The changelog doesn't mention the time difference much. As my
understanding, the time is shared among PMUs in the same ctx.
When perf does ctx_resched(), the time is deducted.
There is no problem to stop and restart the global time when perf
re-schedule all PMUs.
But if only one PMU is re-scheduled while others are still running, it
may be a problem to stop and restart the global time.
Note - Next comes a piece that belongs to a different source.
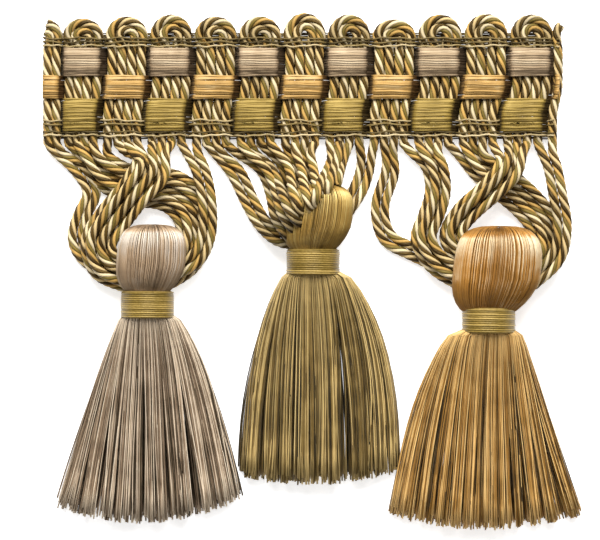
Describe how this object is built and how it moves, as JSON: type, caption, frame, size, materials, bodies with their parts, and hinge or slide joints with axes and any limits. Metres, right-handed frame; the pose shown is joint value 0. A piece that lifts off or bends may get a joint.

Other PMUs will be
impacted.

Thanks,
Kan
> +		}
>  	} else {
>  		add_event_to_ctx(event, ctx);
>  	}
> @@ -2962,7 +3010,8 @@ static void __perf_event_enable(struct perf_event *event,
>  	if (ctx->task)
>  		WARN_ON_ONCE(task_ctx != ctx);
>  
> -	ctx_resched(cpuctx, task_ctx, get_event_type(event));
> +	ctx_resched(cpuctx, task_ctx, event->pmu_ctx->pmu, get_event_type(event));
> +	ctx_sched_in(ctx, EVENT_TIME);
>  }
>  
>  /*
> @@ -3230,6 +3279,13 @@ static void __pmu_ctx_sched_out(struct perf_event_pmu_context *pmu_ctx,
>  	struct perf_event *event, *tmp;
>  	struct pmu *pmu = pmu_ctx->pmu;
>  
> +	/*
> +	 * CPU's pmu_ctx might not be active when __perf_pmu_resched() is called
> +	 * for task events and there's no cpu events.
> +	 */
> +	if (ctx == NULL)
> +		return;
> +
>  	if (ctx->task && !ctx->is_active) {
>  		struct perf_cpu_pmu_context *cpc;
>  
> @@ -3872,10 +3928,22 @@ static void ctx_groups_sched_in(struct perf_event_context *ctx,
>  	}
>  }
>  
> -static void __pmu_ctx_sched_in(struct perf_event_context *ctx,
> -			       struct pmu *pmu)
> +static void __pmu_ctx_sched_in(struct perf_event_pmu_context *pmu_ctx,
> +			       enum event_type_t event_type)
>  {
> -	pmu_groups_sched_in(ctx, &ctx->flexible_groups, pmu);
> +	struct perf_event_context *ctx = pmu_ctx->ctx;
> +
> +	/*
> +	 * CPU's pmu_ctx might not be active when __perf_pmu_resched() is called
> +	 * for task events and there's no cpu events.
> +	 */
> +	if (ctx == NULL)
> +		return;
> +
> +	if (event_type & EVENT_PINNED)
> +		pmu_groups_sched_in(ctx, &ctx->pinned_groups, pmu_ctx->pmu);
> +	if (event_type & EVENT_FLEXIBLE)
> +		pmu_groups_sched_in(ctx, &ctx->flexible_groups, pmu_ctx->pmu);
>  }
>  
>  static void
> @@ -4309,14 +4377,14 @@ static bool perf_rotate_context(struct perf_cpu_pmu_context *cpc)
>  		update_context_time(&cpuctx->ctx);
>  		__pmu_ctx_sched_out(cpu_epc, EVENT_FLEXIBLE);
>  		rotate_ctx(&cpuctx->ctx, cpu_event);
> -		__pmu_ctx_sched_in(&cpuctx->ctx, pmu);
> +		__pmu_ctx_sched_in(cpu_epc, EVENT_FLEXIBLE);
>  	}
>  
>  	if (task_event)
>  		rotate_ctx(task_epc->ctx, task_event);
>  
>  	if (task_event || (task_epc && cpu_event))
> -		__pmu_ctx_sched_in(task_epc->ctx, pmu);
> +		__pmu_ctx_sched_in(task_epc, EVENT_FLEXIBLE);
>  
>  	perf_pmu_enable(pmu);
>  	perf_ctx_unlock(cpuctx, cpuctx->task_ctx);
> @@ -4394,7 +4462,7 @@ static void perf_event_enable_on_exec(struct perf_event_context *ctx)
>  	 */
>  	if (enabled) {
>  		clone_ctx = unclone_ctx(ctx);
> -		ctx_resched(cpuctx, ctx, event_type);
> +		ctx_resched(cpuctx, ctx, NULL, event_type);
>  	} else {
>  		ctx_sched_in(ctx, EVENT_TIME);
>  	}